Using the Snakemake workflow management system

We decided that it would be best practice to use a well-designed workflow manager rather than link together our software components in a more ad hoc manner with our own scripts. We chose the Snakemake workflow management system. This is well-designed software, heavily used and tested across a large community of bioinformatics researchers. We explicitly decided to use a specialist workflow manager, rather than designing a pipeline system ourselves, as we valued the ability to modify and experiment with our workflow, and this is by definition what workflow managers do.

Reproducibility

We take reproducible science very seriously, and so should you. Not only is it the highest quality science, but it is also the easiest science, saving you time and effort. We hope that the way we have designed Tapirs will give others a very good chance to exactly repeat what you did without significant suffering, and also to use their own data with your exact approach to build upon your work.

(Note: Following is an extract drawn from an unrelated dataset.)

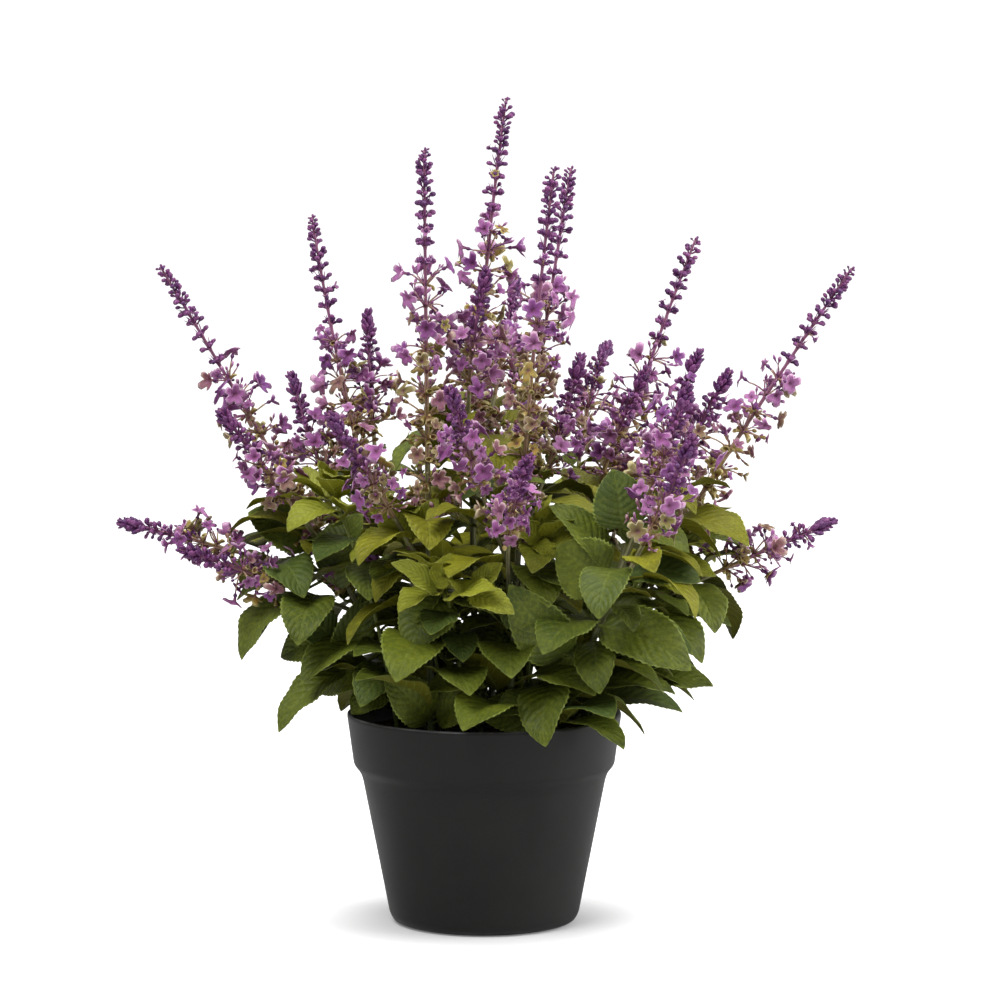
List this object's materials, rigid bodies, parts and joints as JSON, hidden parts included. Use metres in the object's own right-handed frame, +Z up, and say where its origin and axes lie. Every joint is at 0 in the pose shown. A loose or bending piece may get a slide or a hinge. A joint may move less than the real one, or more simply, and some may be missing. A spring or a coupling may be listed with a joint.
{
  "type": "potted salvia",
  "caption": "Bushy salvia with square leafy stems, lime young shoots and violet flower spikes, growing in a tapered round black pot filled with soil.",
  "frame": {"origin": "centre of the pot's flat underside", "axes": "+Z up along the pot's axis, +Y away from the viewer of the picture, +X to the right"},
  "size_m": [0.3977, 0.2773, 0.444],
  "materials": {
    "pot": "matte charcoal black with a fine even grain",
    "soil": "dark crumbly potting mix",
    "leaf": "mid to dark green, quilted, with a soft sheen",
    "lime": "yellow-green young leaves with a soft sheen",
    "bloom": "violet buds and flowers on a purple to olive stalk"
  },
  "bodies": {
    "root": {"pot": "pot", "soil": "soil", "leafy_stem_back": "leaf", "leafy_stem_centre": "leaf", "leafy_stem_front": "leaf", "leafy_stem_front_right": "leaf", "leafy_stem_left": "leaf", "leafy_stem_left_back": "leaf", "leafy_stem_left_front": "leaf", "leafy_stem_right": "leaf", "leafy_stem_right_back": "leaf", "lime_shoot_1": "lime", "lime_shoot_2": "lime", "lime_shoot_3": "lime", "lime_shoot_4": "lime", "lime_shoot_5": "lime", "lime_shoot_6": "lime", "lime_shoot_7": "lime", "lime_shoot_8": "lime", "tall_spike_back": "bloom", "tall_spike_centre": "bloom", "tall_spike_front": "bloom", "tall_spike_left": "bloom", "tall_spike_left_back": "bloom", "tall_spike_left_front": "bloom", "tall_spike_right": "bloom", "tall_spike_right_back": "bloom", "short_spike_back_1": "bloom", "short_spike_back_2": "bloom", "short_spike_centre_1": "bloom", "short_spike_centre_2": "bloom", "short_spike_front_1": "bloom", "short_spike_front_2": "bloom", "short_spike_front_3": "bloom", "short_spike_front_right_1": "bloom", "short_spike_front_right_2": "bloom", "short_spike_front_right_3": "bloom", "short_spike_left_1": "bloom", "short_spike_left_2": "bloom", "short_spike_left_3": "bloom", "short_spike_left_back_1": "bloom", "short_spike_left_back_2": "bloom", "short_spike_left_front_1": "bloom", "short_spike_right_1": "bloom", "short_spike_right_2": "bloom", "short_spike_right_back_1": "bloom", "short_spike_right_back_2": "bloom"}
  },
  "joints": []
}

Please see the Reproducibility page for details of maximising the reproducibility of your experiment. We would greatly appreciate your thoughts on better reproducibility in metabarcoding.

Contributions

Very many people have contributed to Tapirs. Many scientists have worked in EvoHull, discussed metabarcoding software and approaches with us, made suggestions about good practice, explored data analysis, critiqued this work, given feedback and made suggestions on metabarcoding courses, and taught us how to proceed. Although the code here was physically written by Dave Lunt, Michael Winter, Graham Sellers, Merideth Freiheit and Marco Benucci, a much larger pool of people have contributed their experience.